→ **Data shown**
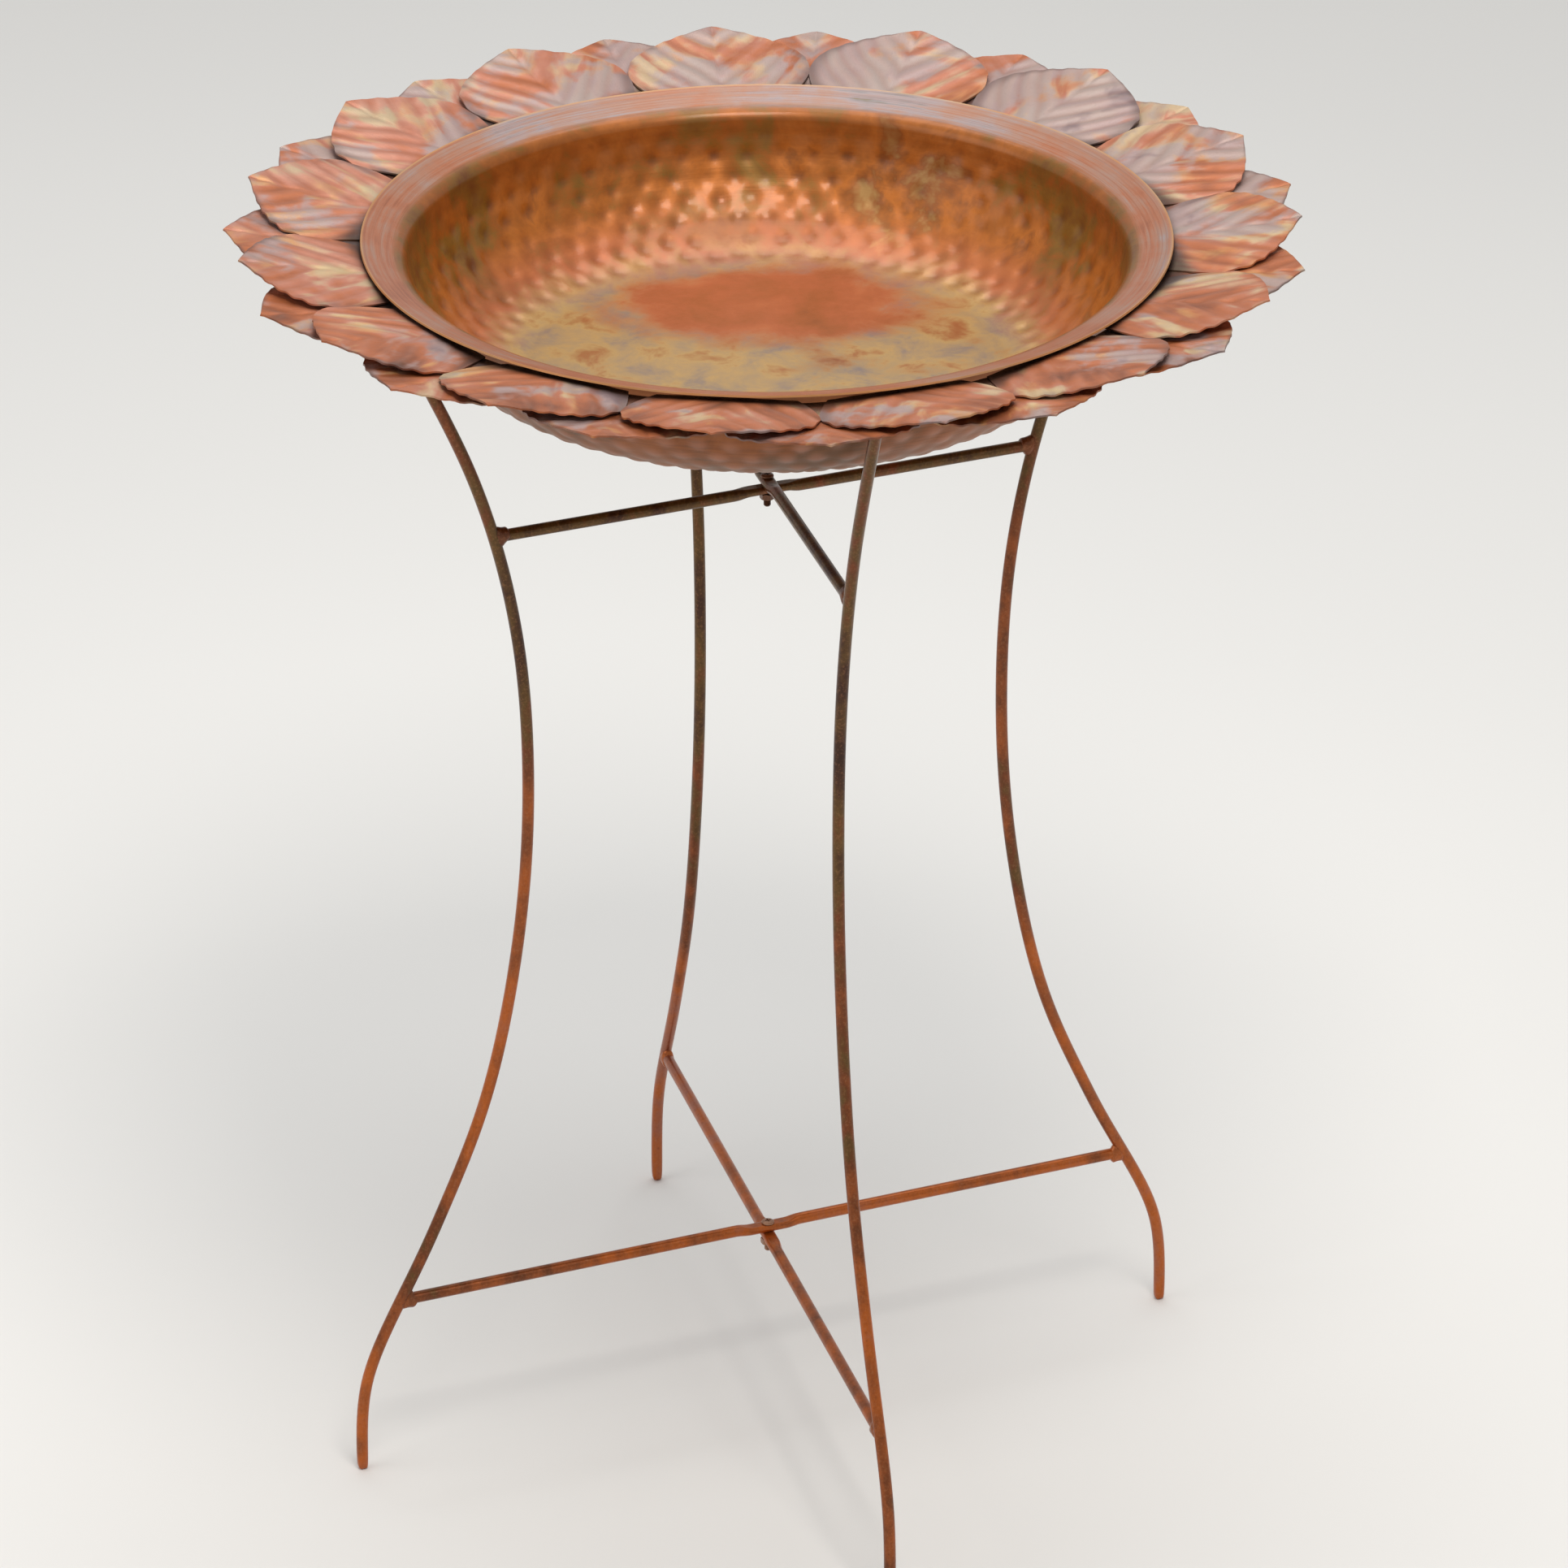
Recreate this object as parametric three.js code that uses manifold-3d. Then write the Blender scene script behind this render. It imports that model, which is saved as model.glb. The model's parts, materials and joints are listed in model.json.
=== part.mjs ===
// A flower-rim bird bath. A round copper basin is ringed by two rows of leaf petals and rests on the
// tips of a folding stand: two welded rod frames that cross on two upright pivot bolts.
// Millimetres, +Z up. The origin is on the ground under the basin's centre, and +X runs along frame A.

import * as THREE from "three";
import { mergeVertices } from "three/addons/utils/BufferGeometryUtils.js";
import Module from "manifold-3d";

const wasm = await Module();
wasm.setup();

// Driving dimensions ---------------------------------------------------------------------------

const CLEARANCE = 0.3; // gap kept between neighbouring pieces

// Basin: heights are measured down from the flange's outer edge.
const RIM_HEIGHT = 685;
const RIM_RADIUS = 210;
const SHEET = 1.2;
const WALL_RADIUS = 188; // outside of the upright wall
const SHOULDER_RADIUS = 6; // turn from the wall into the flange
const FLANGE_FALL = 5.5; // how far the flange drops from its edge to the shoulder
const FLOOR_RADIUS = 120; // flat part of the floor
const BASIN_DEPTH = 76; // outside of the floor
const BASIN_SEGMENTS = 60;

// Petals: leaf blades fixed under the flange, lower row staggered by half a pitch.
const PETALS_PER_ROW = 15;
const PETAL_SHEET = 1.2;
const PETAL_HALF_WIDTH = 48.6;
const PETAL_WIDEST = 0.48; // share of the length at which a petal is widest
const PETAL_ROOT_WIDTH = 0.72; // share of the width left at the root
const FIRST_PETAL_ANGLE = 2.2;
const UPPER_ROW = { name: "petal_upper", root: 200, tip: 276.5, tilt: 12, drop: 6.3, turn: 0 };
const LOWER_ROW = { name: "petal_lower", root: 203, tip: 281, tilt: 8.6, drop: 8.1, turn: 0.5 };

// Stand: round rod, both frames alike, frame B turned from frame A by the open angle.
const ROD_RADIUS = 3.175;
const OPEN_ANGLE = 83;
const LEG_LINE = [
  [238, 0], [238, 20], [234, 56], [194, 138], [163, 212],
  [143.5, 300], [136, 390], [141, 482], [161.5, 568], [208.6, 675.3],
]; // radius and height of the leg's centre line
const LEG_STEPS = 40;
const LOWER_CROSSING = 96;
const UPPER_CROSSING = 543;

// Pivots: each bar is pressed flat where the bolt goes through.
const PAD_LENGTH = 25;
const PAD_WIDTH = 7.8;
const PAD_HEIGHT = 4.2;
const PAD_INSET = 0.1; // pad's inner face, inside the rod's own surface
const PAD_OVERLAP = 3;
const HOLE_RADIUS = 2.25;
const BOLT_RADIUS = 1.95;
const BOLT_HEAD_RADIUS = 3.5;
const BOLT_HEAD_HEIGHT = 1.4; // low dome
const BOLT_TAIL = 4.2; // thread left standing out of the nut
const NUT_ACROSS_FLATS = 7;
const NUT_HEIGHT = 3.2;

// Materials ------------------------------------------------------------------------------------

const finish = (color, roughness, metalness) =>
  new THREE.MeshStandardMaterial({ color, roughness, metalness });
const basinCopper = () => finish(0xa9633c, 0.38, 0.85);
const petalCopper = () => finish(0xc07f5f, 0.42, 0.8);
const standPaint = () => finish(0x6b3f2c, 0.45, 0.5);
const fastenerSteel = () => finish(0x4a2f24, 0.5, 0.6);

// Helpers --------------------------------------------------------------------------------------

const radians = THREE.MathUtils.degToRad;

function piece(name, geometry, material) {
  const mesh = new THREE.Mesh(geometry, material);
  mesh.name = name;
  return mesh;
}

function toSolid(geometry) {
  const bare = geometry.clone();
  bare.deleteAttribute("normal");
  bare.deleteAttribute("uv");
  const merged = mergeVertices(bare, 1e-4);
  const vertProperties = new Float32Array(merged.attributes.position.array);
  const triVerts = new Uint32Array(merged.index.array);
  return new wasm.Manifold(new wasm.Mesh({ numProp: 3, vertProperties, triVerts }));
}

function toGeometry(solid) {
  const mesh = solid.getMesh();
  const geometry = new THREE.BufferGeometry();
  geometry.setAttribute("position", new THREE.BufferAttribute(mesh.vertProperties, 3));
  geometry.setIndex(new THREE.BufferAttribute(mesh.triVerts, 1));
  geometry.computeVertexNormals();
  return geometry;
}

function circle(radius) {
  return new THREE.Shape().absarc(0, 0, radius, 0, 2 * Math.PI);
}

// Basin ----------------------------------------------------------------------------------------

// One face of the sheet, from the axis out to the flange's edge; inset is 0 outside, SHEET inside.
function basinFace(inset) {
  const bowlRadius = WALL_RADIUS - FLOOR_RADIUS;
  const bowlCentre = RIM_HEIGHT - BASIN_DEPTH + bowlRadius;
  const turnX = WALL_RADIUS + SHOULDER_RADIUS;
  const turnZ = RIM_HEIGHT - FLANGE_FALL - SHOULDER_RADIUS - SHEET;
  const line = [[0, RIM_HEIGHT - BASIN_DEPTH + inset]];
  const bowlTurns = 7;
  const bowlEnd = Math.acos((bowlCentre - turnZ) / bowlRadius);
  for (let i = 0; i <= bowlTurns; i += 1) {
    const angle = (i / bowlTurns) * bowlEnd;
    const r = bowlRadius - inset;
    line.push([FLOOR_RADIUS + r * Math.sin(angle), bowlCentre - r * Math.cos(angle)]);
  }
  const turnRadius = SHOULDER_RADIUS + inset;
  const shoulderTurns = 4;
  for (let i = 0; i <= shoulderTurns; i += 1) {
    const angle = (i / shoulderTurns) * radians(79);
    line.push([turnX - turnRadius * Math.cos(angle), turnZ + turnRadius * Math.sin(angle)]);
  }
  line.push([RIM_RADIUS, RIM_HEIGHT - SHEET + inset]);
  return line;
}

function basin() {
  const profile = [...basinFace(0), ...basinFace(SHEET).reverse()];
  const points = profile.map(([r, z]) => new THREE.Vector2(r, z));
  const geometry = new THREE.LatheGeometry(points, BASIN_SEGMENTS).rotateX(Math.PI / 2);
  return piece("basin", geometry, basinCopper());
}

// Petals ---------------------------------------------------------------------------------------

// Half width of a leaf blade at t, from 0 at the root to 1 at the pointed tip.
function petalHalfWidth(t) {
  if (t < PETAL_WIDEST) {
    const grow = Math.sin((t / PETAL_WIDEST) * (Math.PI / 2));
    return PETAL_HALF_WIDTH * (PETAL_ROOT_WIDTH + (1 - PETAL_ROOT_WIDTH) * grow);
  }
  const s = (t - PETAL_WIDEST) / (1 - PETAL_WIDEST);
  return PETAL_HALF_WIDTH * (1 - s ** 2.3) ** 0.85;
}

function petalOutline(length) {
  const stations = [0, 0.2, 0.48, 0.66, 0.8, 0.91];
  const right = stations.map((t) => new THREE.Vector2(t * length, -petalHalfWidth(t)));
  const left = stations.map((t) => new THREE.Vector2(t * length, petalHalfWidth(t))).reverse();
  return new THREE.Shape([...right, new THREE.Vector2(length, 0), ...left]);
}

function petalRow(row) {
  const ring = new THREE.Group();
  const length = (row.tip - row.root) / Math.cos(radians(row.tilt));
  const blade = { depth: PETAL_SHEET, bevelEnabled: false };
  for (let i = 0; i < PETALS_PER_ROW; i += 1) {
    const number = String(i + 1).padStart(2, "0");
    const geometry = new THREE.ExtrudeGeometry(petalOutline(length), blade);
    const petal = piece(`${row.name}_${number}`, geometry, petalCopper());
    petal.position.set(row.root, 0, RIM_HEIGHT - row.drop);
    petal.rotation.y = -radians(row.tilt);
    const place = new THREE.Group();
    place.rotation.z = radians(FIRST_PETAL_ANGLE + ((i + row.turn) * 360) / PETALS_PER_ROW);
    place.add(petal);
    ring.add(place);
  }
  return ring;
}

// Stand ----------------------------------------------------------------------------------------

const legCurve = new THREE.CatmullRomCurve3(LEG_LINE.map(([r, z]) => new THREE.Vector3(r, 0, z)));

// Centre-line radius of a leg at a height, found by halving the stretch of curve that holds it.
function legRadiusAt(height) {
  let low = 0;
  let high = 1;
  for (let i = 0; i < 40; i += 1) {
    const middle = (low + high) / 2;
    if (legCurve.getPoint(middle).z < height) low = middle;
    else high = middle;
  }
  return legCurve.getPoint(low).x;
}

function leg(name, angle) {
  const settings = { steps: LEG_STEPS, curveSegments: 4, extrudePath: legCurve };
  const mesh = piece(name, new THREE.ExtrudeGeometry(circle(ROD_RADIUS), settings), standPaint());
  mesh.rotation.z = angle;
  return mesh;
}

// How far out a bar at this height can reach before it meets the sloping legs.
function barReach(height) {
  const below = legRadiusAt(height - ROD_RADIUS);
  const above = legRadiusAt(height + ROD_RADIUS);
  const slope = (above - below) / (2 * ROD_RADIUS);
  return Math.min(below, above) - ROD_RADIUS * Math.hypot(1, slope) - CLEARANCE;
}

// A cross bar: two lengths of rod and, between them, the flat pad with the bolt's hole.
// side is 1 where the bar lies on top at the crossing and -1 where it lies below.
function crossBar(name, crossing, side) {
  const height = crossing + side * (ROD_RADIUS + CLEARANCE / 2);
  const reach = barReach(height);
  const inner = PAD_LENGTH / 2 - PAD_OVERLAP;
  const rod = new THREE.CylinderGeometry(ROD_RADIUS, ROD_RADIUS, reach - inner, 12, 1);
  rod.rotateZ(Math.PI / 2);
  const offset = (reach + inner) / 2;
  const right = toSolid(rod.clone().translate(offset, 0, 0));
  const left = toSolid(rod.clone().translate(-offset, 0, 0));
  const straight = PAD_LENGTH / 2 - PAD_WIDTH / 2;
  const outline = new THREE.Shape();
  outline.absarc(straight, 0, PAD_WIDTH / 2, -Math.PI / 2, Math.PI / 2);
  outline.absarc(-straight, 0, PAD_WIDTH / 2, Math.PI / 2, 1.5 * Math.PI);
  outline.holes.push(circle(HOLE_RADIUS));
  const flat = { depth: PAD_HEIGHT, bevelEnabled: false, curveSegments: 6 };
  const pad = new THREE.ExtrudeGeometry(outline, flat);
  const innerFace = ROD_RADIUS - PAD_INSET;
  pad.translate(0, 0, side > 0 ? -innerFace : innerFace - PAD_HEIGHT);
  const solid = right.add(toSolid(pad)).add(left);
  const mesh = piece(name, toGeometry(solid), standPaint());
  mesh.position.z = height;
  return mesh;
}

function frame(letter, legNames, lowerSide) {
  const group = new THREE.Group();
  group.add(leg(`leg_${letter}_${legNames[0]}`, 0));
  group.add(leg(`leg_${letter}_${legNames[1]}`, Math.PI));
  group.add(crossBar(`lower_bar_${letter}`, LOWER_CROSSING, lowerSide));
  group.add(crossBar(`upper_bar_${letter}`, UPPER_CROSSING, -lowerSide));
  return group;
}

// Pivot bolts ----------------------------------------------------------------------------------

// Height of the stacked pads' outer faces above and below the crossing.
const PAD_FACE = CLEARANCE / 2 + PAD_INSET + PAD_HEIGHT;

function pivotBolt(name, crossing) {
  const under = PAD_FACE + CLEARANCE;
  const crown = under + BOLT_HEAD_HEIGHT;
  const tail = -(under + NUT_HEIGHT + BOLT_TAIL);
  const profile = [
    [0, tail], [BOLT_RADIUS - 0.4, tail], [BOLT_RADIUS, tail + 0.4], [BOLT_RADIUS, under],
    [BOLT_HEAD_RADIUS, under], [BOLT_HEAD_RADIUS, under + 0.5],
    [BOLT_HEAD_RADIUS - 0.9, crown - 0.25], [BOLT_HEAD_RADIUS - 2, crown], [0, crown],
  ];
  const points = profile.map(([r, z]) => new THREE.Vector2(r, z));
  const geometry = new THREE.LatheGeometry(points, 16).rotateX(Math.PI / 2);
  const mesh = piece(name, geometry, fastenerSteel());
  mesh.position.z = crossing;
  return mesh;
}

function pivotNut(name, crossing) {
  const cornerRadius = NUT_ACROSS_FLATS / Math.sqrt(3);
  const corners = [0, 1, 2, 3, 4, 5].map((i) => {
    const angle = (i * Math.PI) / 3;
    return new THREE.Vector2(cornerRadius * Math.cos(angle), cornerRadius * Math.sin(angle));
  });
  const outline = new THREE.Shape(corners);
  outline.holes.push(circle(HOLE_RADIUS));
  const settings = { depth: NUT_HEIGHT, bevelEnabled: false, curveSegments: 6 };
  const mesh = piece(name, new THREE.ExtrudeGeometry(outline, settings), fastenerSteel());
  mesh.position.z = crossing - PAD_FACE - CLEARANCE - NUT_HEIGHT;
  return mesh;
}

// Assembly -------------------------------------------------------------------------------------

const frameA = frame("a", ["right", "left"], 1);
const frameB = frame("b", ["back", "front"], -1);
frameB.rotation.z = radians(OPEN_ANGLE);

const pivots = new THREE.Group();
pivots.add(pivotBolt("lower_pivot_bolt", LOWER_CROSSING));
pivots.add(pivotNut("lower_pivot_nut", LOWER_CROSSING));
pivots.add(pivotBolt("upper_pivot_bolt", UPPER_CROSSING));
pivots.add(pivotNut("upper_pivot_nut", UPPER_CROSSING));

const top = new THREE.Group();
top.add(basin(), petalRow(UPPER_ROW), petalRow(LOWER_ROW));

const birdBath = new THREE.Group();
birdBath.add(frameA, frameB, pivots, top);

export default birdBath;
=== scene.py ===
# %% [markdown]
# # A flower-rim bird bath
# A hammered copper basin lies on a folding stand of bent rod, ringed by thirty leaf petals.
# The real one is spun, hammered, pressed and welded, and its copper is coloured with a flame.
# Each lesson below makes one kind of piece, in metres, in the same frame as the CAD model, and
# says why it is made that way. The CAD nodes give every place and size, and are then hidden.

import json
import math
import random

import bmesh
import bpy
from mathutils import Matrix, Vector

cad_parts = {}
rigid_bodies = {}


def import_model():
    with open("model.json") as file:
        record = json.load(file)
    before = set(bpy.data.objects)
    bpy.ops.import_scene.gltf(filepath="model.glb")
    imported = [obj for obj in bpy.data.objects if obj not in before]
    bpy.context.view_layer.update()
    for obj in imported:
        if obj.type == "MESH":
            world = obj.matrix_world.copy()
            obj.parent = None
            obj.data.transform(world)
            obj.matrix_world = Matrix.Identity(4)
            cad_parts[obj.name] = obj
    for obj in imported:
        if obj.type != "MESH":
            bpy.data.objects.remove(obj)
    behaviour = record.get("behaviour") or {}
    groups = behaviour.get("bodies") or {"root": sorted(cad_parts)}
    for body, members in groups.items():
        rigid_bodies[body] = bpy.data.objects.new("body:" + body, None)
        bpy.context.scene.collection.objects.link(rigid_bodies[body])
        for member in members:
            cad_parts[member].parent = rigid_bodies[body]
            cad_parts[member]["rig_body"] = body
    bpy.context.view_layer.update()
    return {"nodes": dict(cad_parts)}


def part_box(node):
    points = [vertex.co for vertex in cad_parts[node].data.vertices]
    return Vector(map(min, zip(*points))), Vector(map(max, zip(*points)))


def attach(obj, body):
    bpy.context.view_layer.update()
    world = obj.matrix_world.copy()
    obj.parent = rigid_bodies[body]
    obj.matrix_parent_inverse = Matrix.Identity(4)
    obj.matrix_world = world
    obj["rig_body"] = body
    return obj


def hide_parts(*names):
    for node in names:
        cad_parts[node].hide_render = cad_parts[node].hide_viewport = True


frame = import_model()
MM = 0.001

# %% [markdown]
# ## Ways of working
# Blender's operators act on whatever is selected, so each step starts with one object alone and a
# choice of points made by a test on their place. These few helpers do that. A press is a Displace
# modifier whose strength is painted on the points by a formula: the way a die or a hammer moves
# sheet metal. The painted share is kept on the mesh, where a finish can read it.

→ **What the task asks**
Your task is to output exactly the lines from the one with "const pivots = new THREE.Group();" through the one with "obj.matrix_world = Matrix.Identity(4)", counting both ends.

→ **Finished task**
const pivots = new THREE.Group();
pivots.add(pivotBolt("lower_pivot_bolt", LOWER_CROSSING));
pivots.add(pivotNut("lower_pivot_nut", LOWER_CROSSING));
pivots.add(pivotBolt("upper_pivot_bolt", UPPER_CROSSING));
pivots.add(pivotNut("upper_pivot_nut", UPPER_CROSSING));

const top = new THREE.Group();
top.add(basin(), petalRow(UPPER_ROW), petalRow(LOWER_ROW));

const birdBath = new THREE.Group();
birdBath.add(frameA, frameB, pivots, top);

export default birdBath;
=== scene.py ===
# %% [markdown]
# # A flower-rim bird bath
# A hammered copper basin lies on a folding stand of bent rod, ringed by thirty leaf petals.
# The real one is spun, hammered, pressed and welded, and its copper is coloured with a flame.
# Each lesson below makes one kind of piece, in metres, in the same frame as the CAD model, and
# says why it is made that way. The CAD nodes give every place and size, and are then hidden.

import json
import math
import random

import bmesh
import bpy
from mathutils import Matrix, Vector

cad_parts = {}
rigid_bodies = {}


def import_model():
    with open("model.json") as file:
        record = json.load(file)
    before = set(bpy.data.objects)
    bpy.ops.import_scene.gltf(filepath="model.glb")
    imported = [obj for obj in bpy.data.objects if obj not in before]
    bpy.context.view_layer.update()
    for obj in imported:
        if obj.type == "MESH":
            world = obj.matrix_world.copy()
            obj.parent = None
            obj.data.transform(world)
            obj.matrix_world = Matrix.Identity(4)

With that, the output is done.